ARGO : C’est moi qui l’aie fait




Même quand on a tout le temps que l’on veut, on se retrouve curieusement à ne pas voir au cinéma les films oscarisés. Heureusement que l’industrie du divertissement nous sert de près en nous proposant dans des délais de plus en plus courts la version en DVD de ce qui devrait devenir les futurs classiques de l’art cinématographique.

Ainsi il nous suffit donc de glisser le DVD de Argo dans notre sac de ski, pour pouvoir découvrir la dernière cuvée multi oscarisée de Hollywood dans notre canapé d’altitude du Val Claret.
Argo est l’archétype du film vrai. C’est une vraie histoire, c’est vraiment arrivé ! En plus d’être vrai, les 30 années qui séparent les faits de son arrangement pour le cinéma donnent à Argo valeur d’histoire. Argo pour l’Amérique n’est donc plus une histoire vraie, mais purement et simplement son histoire.

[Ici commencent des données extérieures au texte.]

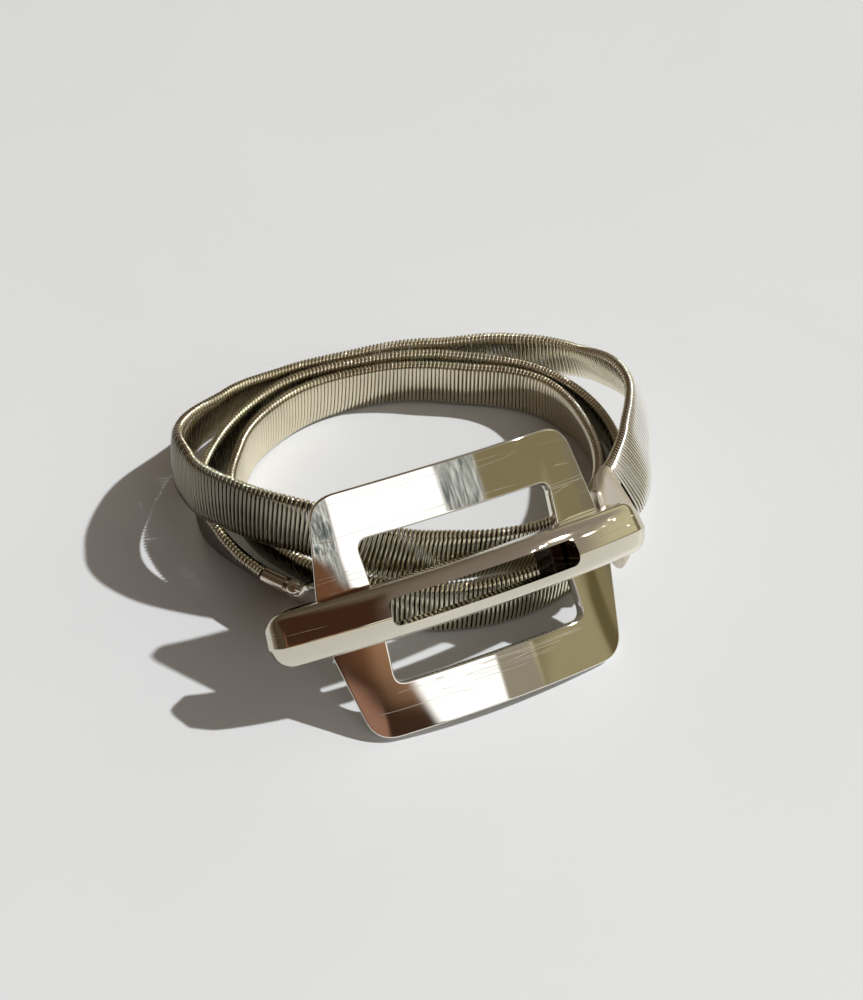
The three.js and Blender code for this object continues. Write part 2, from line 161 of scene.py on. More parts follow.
# The flared plates' rows: the share of the length, the width, the thickness and the drop.
RIGHT_CAP = (
    (0, 11.2, 2.6, 0), (0.25, 11.4, 2.6, 0), (0.5, 12.2, 2.6, 0.2), (0.75, 13.6, 2.6, 0.6),
    (0.92, 14.2, 2.6, 0.9), (1, 11.6, 1.8, -0.2),
)
TONGUE = (
    (0, 10.8, 2.6, 0), (0.2, 11.4, 2.6, 0), (0.4, 12.2, 2.2, 0), (0.6, 12.8, 1.7, 0),
    (0.8, 13.2, 1.5, 0), (1, 13.2, 1.5, 0),
)
RIGHT_CAP_ACROSS = 26.8
RIGHT_CAP_UP = 20.8
RIGHT_CAP_LIFT = -1.7
RIGHT_CAP_PULL = 4
FLARED_STEPS = 24

# A round end's rows: the depth and the size, as shares of its radius.
DOME = ((0, 0.1), (0.03, 0.4), (0.09, 0.65), (0.18, 0.85), (0.32, 0.97), (0.45, 1))
ROUND_SIDES = 28
KNUCKLE_TURN = 956
KNUCKLE_RADIUS = 1.3
KNUCKLE_LENGTH = 7.2
KNUCKLE_REACH = 1.7
NECK_OVERLAP = 0.5
PIN_RADIUS = 0.4
PIN_INSET = 0.2
EAR_WIDTH = 1.5
EAR_OVERLAP = 0.6
TONGUE_ACROSS = -17.5
TONGUE_UP = 20.2
TONGUE_PULL = 7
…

Le temps qui s’est écoulé depuis les faits nous donne paradoxalement le détachement nécessaire pour les analyser à froid, mais nous enlève en même temps toute possibilité d’interprétation supplémentaire. C’est arrivé comme ça. Point barre.
Argo illustre parfaitement ce temps de recul nécessaire à l’histoire, puisqu’il s’agit d’une histoire secrète jusqu’au jour où elle ne l’est plus. C’est donc la CIA elle même qui par le jeu du secret et de sa divulgation donne une valeur d’histoire à son action, car elle seule se donne le droit de juger quand les vrais faits, la vraie histoire peut enfin voir le jour.

Quelle jubilation pour un américain de mettre en scène la diplomatie (somme toute insignifiante) du Canada, comme marionnette de leur propre action héroïque, et dont la fausse modestie montrera finalement , grâce au film Argo, son vrai visage !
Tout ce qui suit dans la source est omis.